▶ Supplied records
☆ ☆ ☆ ☆ ☆ ☆ ☆

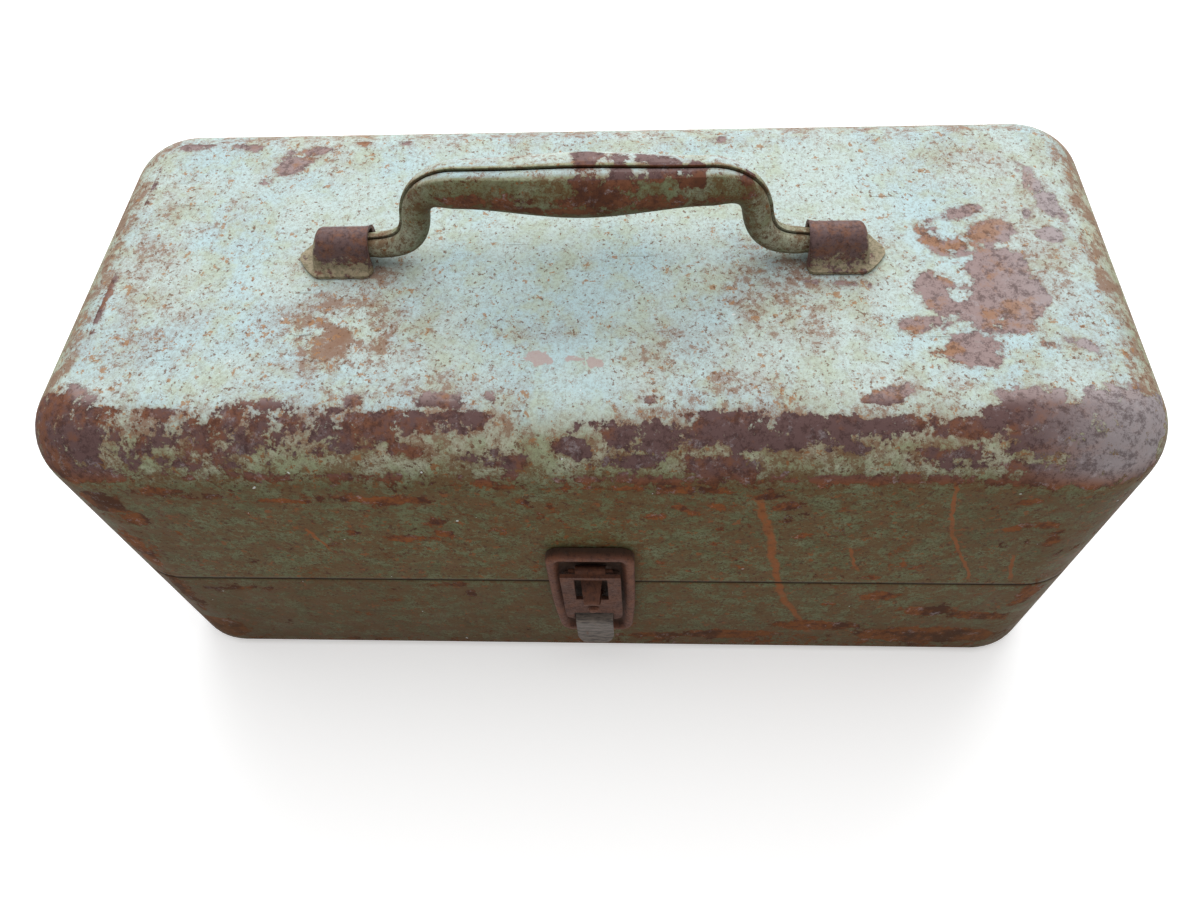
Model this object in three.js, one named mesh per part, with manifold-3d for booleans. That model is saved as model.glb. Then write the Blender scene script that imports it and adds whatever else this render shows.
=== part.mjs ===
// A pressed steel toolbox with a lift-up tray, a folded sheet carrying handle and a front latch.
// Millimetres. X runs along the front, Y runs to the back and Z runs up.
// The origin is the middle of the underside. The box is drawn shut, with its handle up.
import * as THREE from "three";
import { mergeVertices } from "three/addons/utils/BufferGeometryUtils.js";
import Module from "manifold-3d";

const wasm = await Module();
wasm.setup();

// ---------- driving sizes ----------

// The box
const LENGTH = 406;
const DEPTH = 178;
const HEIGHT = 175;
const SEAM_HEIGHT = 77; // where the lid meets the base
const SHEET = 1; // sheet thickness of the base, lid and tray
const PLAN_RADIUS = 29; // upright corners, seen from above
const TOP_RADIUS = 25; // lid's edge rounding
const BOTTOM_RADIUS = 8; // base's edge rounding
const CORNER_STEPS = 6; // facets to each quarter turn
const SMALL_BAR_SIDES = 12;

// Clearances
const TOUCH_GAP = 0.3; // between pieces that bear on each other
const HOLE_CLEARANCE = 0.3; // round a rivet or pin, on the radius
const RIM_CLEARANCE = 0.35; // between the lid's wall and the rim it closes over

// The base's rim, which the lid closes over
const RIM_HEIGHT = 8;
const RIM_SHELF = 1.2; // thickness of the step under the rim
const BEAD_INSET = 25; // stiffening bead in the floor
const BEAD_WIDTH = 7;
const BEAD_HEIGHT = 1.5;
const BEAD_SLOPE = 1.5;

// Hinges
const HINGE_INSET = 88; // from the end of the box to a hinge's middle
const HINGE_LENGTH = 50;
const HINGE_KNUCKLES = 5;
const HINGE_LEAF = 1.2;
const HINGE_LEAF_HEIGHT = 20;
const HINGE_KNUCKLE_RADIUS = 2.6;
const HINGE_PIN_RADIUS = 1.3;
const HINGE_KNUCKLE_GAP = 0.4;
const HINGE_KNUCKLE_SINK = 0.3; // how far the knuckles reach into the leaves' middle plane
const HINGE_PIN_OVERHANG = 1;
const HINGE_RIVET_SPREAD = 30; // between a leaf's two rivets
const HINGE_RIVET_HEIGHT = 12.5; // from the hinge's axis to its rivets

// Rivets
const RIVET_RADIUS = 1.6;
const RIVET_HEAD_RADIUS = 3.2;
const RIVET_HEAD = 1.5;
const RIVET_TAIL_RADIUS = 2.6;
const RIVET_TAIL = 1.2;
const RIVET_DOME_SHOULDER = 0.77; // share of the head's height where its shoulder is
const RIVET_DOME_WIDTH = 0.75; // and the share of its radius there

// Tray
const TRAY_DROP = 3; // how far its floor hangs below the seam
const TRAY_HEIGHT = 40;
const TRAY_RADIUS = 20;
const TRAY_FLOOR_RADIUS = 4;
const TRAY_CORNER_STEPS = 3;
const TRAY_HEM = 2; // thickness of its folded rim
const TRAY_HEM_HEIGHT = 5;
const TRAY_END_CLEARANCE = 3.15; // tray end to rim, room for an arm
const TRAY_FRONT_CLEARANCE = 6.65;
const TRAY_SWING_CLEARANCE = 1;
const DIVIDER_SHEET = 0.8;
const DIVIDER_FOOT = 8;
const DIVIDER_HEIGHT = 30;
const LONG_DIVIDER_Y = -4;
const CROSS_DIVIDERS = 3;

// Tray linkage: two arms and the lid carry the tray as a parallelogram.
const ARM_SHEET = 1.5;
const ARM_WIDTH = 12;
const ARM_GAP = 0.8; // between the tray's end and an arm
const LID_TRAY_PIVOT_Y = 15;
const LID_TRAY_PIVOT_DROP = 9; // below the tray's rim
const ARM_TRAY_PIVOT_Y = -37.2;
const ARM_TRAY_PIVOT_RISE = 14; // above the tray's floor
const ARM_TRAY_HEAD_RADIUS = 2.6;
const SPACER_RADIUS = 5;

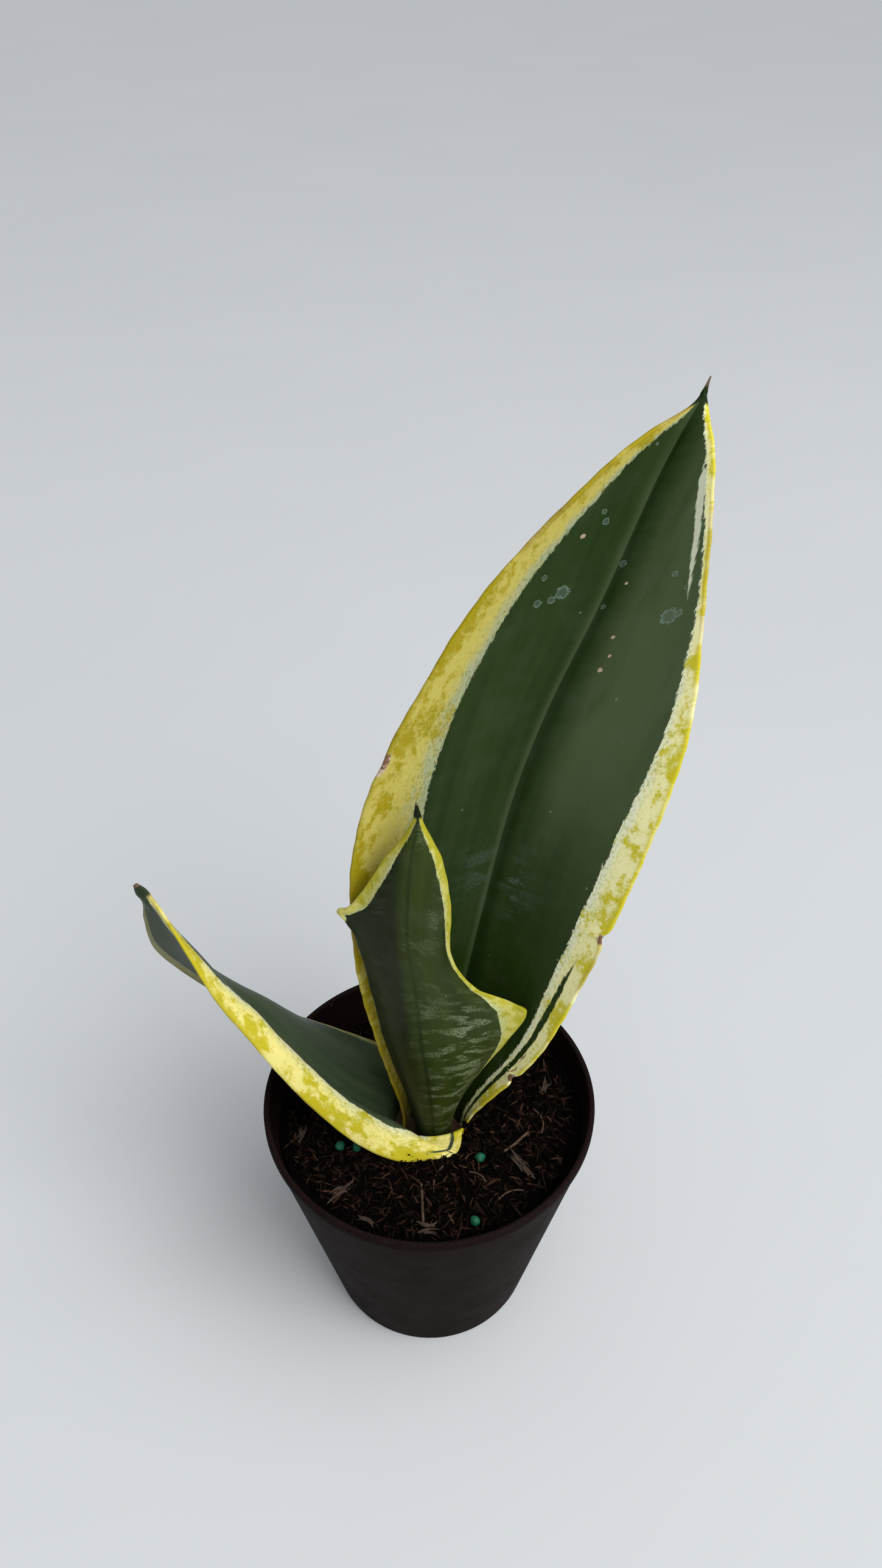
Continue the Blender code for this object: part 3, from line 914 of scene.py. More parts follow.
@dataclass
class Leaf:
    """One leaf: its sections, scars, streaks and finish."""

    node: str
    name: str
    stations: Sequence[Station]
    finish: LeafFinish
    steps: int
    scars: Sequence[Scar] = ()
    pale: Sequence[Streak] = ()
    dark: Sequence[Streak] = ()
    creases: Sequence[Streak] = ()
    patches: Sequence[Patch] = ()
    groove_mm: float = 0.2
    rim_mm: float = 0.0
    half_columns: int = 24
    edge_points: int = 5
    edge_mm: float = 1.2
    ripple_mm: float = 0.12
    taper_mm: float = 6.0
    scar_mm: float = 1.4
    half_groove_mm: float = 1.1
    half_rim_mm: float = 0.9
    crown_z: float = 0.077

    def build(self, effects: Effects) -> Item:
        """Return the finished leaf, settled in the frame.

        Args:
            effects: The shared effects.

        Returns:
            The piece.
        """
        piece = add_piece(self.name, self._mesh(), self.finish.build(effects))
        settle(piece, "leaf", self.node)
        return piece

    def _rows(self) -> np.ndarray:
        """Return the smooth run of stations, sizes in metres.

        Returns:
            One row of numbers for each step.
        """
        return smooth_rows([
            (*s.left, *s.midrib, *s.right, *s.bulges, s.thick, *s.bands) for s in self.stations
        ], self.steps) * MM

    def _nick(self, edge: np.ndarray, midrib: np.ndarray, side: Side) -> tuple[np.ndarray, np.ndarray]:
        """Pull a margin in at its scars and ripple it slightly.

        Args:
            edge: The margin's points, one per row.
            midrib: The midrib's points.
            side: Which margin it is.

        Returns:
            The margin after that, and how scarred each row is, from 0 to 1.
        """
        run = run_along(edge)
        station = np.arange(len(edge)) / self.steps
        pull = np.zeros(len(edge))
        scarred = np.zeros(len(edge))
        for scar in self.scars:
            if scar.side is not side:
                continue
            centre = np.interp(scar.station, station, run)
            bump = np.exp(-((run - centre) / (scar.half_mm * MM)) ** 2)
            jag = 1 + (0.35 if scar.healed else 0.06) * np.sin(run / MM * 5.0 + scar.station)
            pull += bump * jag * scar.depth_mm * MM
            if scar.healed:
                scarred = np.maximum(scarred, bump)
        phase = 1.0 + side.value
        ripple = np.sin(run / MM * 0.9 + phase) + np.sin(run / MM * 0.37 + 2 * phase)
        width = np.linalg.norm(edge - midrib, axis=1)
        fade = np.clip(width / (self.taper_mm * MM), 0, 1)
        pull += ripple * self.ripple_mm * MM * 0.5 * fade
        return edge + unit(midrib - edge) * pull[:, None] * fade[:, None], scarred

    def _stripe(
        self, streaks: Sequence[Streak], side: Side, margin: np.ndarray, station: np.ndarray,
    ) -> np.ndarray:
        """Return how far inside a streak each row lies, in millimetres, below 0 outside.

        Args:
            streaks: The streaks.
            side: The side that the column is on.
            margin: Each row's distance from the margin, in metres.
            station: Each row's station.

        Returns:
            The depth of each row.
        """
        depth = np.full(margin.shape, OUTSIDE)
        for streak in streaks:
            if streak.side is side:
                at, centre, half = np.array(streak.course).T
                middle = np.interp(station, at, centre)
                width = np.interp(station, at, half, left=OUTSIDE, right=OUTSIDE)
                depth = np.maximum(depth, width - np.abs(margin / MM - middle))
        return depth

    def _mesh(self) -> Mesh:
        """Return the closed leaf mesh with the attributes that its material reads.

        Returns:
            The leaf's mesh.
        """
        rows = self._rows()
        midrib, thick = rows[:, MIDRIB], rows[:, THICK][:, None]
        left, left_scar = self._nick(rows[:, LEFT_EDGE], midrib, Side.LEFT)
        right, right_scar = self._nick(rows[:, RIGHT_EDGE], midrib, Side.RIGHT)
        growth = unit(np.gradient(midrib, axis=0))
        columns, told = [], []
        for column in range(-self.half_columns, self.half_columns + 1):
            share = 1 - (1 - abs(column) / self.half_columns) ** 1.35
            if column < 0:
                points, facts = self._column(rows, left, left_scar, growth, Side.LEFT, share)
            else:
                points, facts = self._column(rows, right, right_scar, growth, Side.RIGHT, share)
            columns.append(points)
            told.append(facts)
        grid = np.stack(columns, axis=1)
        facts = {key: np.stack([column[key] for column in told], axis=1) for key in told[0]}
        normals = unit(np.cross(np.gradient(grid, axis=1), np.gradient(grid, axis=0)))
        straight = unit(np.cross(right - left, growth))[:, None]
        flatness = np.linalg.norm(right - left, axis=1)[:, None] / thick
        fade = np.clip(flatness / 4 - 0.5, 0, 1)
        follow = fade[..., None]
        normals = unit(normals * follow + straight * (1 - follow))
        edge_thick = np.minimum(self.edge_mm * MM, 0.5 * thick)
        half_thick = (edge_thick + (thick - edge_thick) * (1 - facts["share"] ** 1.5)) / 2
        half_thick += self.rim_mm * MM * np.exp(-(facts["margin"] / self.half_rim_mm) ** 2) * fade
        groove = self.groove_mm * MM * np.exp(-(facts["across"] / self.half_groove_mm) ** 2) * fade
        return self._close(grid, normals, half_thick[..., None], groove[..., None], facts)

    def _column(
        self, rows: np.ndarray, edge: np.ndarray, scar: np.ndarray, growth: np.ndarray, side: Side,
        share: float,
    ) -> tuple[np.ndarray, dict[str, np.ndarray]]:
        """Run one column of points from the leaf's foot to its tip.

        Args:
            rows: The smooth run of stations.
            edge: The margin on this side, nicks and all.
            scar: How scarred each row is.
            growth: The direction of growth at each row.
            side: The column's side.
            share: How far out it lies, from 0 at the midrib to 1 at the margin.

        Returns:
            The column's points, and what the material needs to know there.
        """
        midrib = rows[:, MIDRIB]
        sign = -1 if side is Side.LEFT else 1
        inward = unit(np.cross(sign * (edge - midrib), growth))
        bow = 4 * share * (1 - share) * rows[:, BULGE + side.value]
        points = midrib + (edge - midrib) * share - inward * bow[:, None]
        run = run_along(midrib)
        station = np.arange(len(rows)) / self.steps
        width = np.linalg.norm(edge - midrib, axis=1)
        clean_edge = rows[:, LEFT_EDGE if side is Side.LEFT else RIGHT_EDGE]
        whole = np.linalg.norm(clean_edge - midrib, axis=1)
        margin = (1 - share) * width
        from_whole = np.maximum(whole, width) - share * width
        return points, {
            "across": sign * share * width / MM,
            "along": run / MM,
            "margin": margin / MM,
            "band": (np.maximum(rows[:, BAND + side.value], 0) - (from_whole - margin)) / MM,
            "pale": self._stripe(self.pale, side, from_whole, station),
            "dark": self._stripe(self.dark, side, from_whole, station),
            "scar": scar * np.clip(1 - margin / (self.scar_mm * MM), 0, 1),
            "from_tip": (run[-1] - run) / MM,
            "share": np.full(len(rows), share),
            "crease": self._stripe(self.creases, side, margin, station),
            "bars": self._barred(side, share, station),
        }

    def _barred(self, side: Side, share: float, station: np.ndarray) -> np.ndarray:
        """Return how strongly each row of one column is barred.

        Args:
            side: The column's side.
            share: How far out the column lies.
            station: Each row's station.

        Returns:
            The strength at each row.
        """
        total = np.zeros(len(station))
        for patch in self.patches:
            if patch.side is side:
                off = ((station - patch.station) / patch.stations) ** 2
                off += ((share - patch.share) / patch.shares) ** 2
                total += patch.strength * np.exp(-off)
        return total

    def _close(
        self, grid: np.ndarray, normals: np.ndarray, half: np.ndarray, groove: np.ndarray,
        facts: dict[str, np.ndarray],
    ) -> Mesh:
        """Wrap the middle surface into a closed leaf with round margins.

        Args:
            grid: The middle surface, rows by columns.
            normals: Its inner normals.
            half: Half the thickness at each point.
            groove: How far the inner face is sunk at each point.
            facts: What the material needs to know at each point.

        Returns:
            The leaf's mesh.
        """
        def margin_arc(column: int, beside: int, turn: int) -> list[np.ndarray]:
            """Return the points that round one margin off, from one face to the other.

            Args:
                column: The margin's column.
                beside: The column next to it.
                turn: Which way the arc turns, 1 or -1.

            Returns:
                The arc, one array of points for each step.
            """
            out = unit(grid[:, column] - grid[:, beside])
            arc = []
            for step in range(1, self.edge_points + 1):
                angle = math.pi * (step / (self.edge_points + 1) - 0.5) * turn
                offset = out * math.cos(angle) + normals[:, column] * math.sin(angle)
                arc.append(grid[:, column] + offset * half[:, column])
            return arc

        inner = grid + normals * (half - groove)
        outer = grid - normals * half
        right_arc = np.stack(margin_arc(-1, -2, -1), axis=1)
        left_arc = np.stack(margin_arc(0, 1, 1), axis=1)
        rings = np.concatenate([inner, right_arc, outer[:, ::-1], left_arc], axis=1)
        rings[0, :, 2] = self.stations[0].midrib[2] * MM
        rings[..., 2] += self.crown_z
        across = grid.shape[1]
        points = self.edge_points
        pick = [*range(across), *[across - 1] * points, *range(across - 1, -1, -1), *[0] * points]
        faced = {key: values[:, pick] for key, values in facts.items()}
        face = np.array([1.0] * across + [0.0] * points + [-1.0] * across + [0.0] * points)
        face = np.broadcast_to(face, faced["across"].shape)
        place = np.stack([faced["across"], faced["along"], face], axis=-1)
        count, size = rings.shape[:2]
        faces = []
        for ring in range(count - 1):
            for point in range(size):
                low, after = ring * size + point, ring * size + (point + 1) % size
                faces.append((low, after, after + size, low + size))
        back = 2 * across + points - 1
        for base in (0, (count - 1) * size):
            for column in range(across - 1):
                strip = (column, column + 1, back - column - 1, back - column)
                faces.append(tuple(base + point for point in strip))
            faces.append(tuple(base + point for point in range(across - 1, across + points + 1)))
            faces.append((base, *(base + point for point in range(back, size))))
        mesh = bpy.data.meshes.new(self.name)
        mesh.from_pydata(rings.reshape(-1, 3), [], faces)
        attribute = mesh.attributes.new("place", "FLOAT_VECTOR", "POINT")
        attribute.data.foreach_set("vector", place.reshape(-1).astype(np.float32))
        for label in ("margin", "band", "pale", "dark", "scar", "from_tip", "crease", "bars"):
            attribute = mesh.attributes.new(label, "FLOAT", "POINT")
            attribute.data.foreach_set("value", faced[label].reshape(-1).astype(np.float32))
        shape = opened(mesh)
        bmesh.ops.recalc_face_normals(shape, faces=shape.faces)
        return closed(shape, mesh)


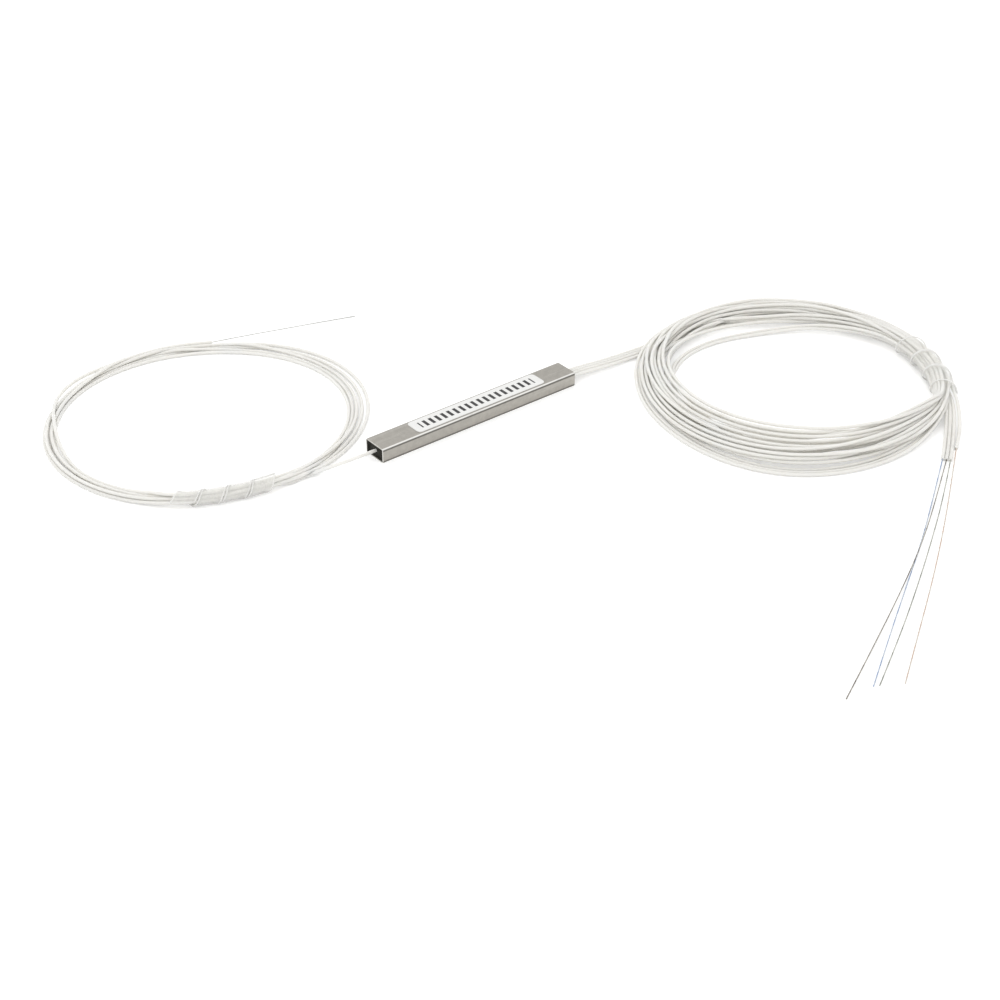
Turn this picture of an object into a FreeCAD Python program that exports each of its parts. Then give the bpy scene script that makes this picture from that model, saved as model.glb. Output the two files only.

☆ ☆ ☆ ☆ ☆ ☆ ☆

▶ Aim of the exercise
Quote exactly the opening line of the material above and every line after it, up to and including the line that contains "---------- driving sizes".

▶ Result of the exercise
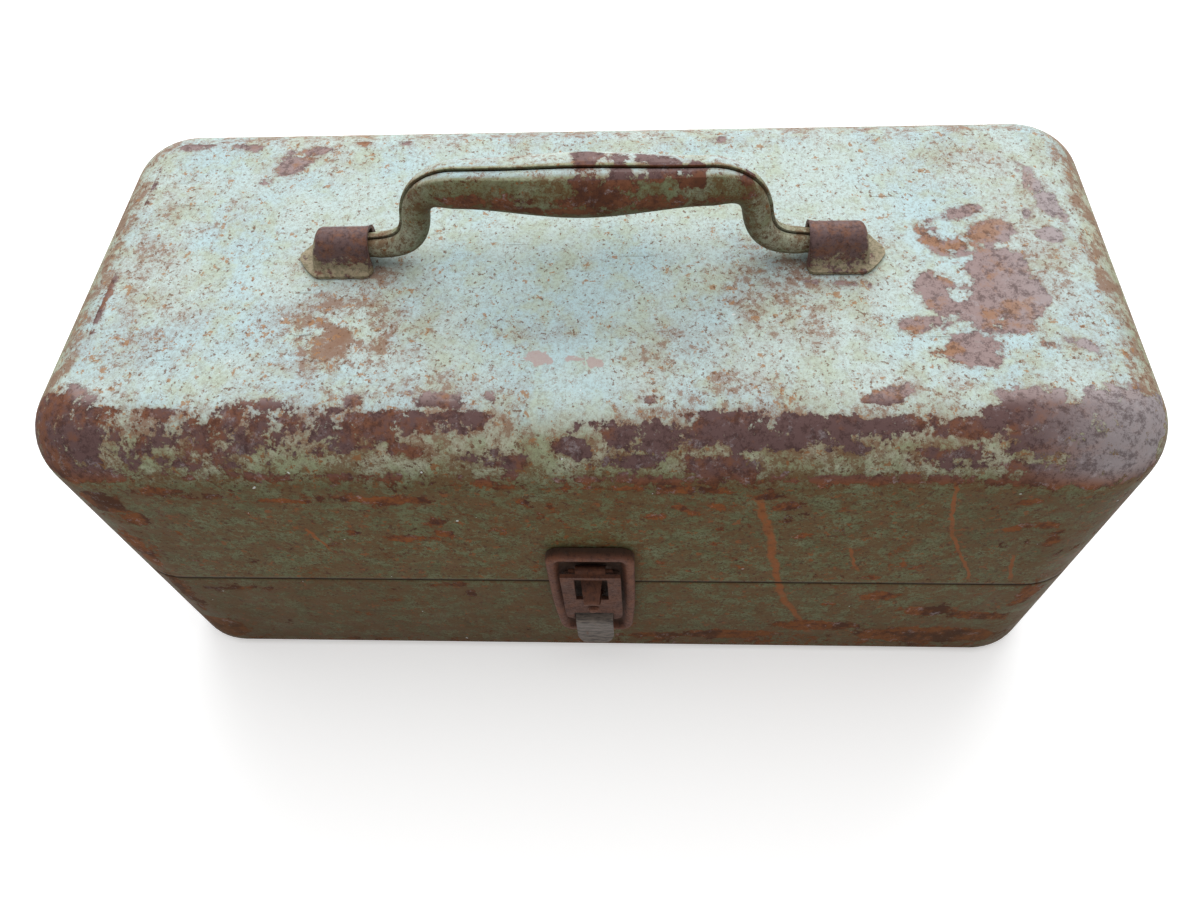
Model this object in three.js, one named mesh per part, with manifold-3d for booleans. That model is saved as model.glb. Then write the Blender scene script that imports it and adds whatever else this render shows.
=== part.mjs ===
// A pressed steel toolbox with a lift-up tray, a folded sheet carrying handle and a front latch.
// Millimetres. X runs along the front, Y runs to the back and Z runs up.
// The origin is the middle of the underside. The box is drawn shut, with its handle up.
import * as THREE from "three";
import { mergeVertices } from "three/addons/utils/BufferGeometryUtils.js";
import Module from "manifold-3d";

const wasm = await Module();
wasm.setup();

// ---------- driving sizes ----------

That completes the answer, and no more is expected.